Aim:
Below are the records; pull every line that includes "picture".

Input material:
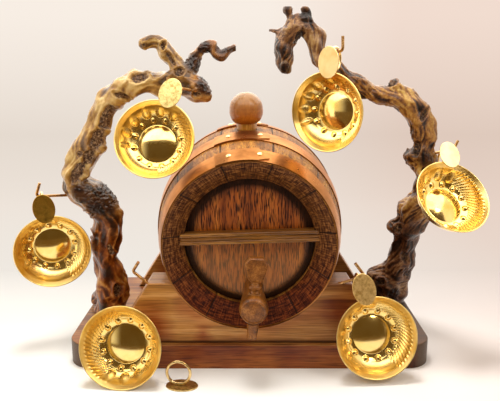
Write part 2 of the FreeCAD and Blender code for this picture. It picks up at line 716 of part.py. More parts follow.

* * *

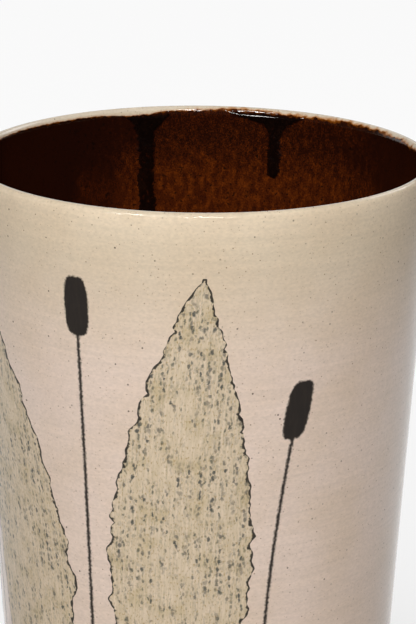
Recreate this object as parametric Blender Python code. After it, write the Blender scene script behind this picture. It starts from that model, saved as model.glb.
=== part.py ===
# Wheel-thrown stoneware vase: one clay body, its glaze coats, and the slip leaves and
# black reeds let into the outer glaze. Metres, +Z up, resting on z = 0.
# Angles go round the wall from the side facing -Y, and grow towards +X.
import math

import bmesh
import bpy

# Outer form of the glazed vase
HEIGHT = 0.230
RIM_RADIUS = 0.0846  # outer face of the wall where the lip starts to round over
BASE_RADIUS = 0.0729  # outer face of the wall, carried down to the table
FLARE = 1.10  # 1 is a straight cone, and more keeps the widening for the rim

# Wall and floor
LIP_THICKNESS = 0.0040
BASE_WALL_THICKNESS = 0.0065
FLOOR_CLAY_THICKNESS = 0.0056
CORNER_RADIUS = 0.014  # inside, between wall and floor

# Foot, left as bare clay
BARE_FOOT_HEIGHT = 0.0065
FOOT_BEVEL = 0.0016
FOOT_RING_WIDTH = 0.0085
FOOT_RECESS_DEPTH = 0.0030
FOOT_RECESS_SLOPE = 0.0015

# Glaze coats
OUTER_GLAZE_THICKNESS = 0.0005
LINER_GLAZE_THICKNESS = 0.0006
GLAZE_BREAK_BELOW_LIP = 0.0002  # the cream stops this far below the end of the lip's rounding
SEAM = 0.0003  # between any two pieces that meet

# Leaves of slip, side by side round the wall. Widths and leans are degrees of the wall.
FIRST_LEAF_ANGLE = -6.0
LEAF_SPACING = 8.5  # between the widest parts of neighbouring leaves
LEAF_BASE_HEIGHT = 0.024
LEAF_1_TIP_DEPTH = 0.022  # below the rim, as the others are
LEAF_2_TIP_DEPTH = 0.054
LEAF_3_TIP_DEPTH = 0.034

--

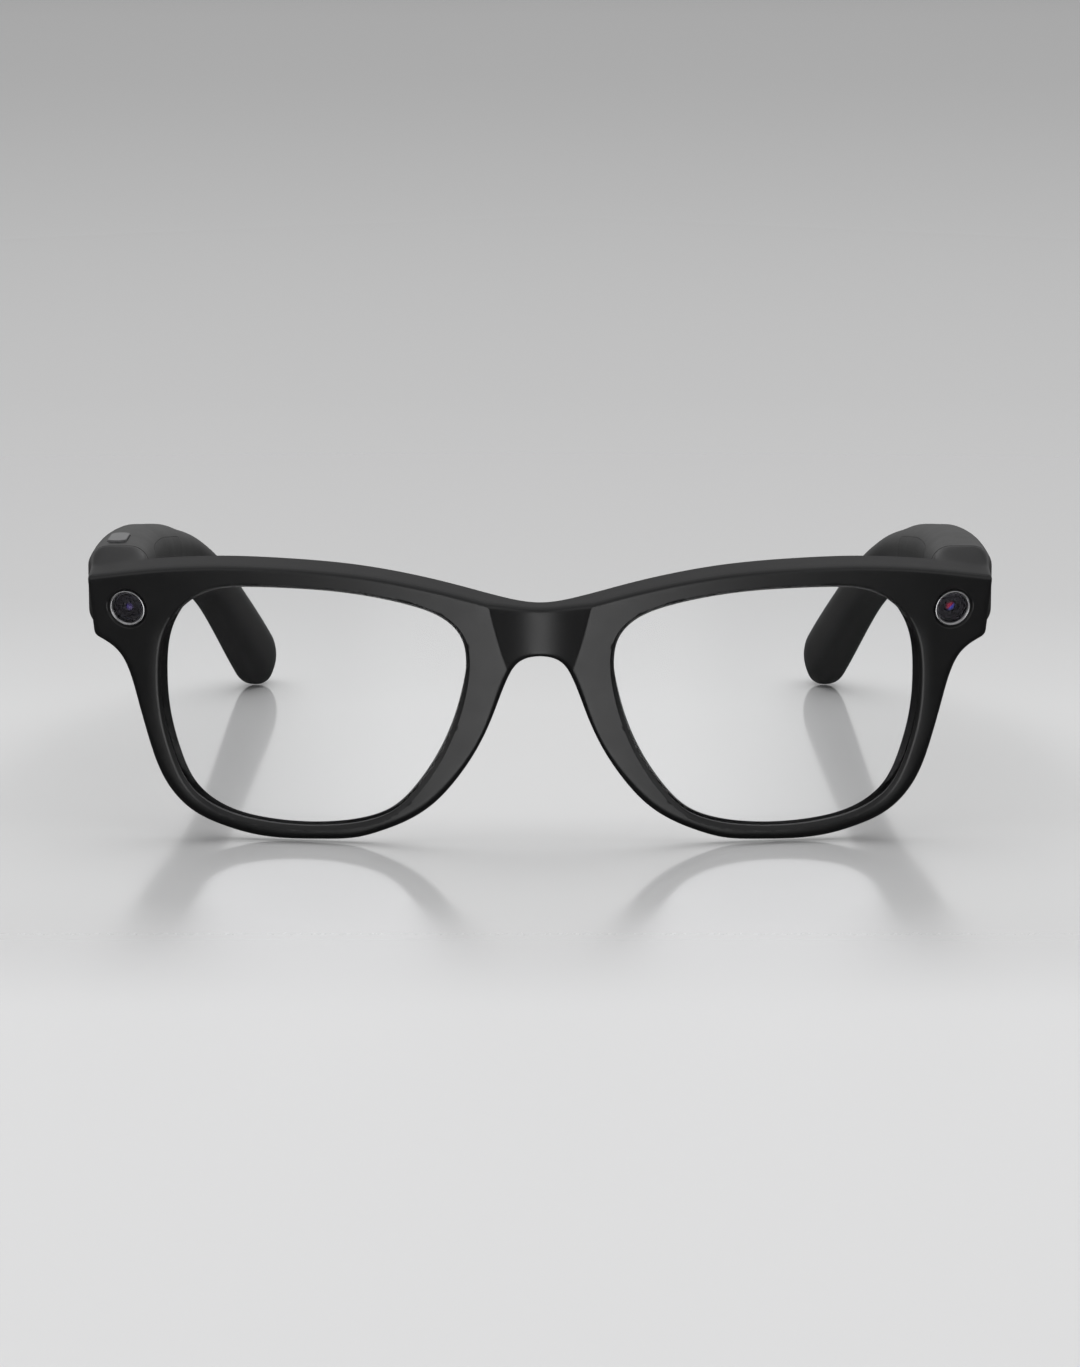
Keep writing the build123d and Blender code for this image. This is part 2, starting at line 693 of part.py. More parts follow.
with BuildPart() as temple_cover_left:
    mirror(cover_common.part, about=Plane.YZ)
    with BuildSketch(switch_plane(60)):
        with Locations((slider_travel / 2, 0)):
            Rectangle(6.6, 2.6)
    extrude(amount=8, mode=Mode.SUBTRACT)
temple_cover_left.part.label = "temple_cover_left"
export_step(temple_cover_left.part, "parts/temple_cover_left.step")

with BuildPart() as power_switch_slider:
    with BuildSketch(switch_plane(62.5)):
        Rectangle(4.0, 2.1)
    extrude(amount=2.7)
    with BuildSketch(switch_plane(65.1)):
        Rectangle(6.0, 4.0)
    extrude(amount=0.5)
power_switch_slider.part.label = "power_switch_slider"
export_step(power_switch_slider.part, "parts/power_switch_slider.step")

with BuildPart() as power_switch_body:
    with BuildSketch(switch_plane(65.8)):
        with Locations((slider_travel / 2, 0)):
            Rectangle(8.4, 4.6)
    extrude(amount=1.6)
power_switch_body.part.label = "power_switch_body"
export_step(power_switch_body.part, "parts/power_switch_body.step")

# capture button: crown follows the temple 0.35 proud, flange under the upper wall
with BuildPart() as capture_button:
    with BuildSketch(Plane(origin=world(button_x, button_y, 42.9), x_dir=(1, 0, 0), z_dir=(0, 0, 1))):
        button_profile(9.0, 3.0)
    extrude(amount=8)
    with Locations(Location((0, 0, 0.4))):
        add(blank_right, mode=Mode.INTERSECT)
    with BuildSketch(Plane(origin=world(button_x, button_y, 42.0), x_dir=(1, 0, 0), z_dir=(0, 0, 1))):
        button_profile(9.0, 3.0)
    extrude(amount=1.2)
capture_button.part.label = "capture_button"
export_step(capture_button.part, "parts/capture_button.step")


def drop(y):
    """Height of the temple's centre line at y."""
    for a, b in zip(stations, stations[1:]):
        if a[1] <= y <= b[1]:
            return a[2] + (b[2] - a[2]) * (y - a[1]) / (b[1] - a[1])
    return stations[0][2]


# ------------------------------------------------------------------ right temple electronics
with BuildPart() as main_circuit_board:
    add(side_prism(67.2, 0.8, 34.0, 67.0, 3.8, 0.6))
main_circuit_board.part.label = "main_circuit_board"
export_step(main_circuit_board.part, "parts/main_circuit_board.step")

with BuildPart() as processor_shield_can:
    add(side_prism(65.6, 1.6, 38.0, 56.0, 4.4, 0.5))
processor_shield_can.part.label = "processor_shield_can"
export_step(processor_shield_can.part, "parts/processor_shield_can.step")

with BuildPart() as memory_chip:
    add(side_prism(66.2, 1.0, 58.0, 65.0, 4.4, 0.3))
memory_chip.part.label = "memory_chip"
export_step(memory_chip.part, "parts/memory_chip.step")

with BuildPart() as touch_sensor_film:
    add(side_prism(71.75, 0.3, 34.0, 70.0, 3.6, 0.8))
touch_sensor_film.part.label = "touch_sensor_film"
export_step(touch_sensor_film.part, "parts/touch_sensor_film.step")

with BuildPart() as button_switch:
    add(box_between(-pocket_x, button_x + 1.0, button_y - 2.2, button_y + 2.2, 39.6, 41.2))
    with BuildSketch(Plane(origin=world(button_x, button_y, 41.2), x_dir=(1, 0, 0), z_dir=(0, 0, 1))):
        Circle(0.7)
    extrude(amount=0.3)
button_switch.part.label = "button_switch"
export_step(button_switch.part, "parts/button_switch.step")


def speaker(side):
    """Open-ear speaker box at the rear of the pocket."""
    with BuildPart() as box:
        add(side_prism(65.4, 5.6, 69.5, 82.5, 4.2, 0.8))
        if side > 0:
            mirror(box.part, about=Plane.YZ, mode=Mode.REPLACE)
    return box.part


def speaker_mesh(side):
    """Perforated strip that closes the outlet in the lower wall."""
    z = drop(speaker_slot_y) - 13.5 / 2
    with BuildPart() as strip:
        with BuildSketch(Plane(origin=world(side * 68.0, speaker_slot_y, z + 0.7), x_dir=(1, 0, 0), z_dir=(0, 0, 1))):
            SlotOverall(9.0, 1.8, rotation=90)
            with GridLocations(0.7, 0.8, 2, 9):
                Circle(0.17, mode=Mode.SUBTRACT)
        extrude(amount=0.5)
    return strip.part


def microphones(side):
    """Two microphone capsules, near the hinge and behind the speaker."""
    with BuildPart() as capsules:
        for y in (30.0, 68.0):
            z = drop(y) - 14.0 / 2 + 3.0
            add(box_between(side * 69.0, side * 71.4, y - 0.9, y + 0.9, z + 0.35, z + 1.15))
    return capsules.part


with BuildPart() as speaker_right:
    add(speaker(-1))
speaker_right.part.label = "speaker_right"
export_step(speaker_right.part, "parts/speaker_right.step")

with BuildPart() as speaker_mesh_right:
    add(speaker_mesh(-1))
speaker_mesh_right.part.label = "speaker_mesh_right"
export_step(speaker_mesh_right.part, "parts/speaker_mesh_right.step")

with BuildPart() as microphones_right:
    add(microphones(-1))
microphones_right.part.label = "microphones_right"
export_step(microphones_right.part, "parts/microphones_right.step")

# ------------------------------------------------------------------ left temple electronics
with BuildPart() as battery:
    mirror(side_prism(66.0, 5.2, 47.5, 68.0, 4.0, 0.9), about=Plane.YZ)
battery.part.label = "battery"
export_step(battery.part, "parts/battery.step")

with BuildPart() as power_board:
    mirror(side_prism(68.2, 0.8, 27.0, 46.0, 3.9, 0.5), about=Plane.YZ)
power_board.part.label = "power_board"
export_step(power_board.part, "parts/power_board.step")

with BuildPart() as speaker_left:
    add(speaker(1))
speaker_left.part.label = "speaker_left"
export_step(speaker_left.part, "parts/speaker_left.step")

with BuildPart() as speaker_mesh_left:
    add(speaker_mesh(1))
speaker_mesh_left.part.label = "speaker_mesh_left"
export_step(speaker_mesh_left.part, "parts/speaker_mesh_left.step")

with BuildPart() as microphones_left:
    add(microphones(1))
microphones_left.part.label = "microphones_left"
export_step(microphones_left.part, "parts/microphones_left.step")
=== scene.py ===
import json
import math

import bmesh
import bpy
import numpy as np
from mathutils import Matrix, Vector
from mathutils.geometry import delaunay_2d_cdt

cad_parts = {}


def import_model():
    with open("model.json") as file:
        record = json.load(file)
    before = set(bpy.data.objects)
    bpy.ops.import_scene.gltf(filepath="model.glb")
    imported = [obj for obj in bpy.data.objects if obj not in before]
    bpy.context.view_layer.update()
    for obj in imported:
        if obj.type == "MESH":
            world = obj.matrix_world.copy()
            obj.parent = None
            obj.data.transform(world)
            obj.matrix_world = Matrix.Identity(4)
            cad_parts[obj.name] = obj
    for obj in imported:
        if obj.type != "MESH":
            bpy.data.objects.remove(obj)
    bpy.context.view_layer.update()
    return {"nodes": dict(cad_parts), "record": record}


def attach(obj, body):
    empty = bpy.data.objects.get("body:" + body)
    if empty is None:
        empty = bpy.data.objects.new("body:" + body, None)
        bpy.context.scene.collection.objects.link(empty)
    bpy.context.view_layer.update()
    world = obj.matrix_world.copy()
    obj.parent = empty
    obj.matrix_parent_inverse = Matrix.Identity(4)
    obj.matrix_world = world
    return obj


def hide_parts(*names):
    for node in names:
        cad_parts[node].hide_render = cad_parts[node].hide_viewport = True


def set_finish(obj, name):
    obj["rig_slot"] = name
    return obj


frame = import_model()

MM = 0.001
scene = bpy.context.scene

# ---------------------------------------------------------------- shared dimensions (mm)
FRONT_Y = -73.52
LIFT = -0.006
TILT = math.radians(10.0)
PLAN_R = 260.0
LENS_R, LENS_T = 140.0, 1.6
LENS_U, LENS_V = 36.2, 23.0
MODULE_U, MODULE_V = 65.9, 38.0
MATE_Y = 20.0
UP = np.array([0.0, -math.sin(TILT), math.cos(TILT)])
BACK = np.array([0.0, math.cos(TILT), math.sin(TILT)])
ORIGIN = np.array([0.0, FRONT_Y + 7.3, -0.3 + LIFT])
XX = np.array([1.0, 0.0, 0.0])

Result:
Write part 2 of the FreeCAD and Blender code for this picture. It picks up at line 716 of part.py. More parts follow.
Recreate this object as parametric Blender Python code. After it, write the Blender scene script behind this picture. It starts from that model, saved as model.glb.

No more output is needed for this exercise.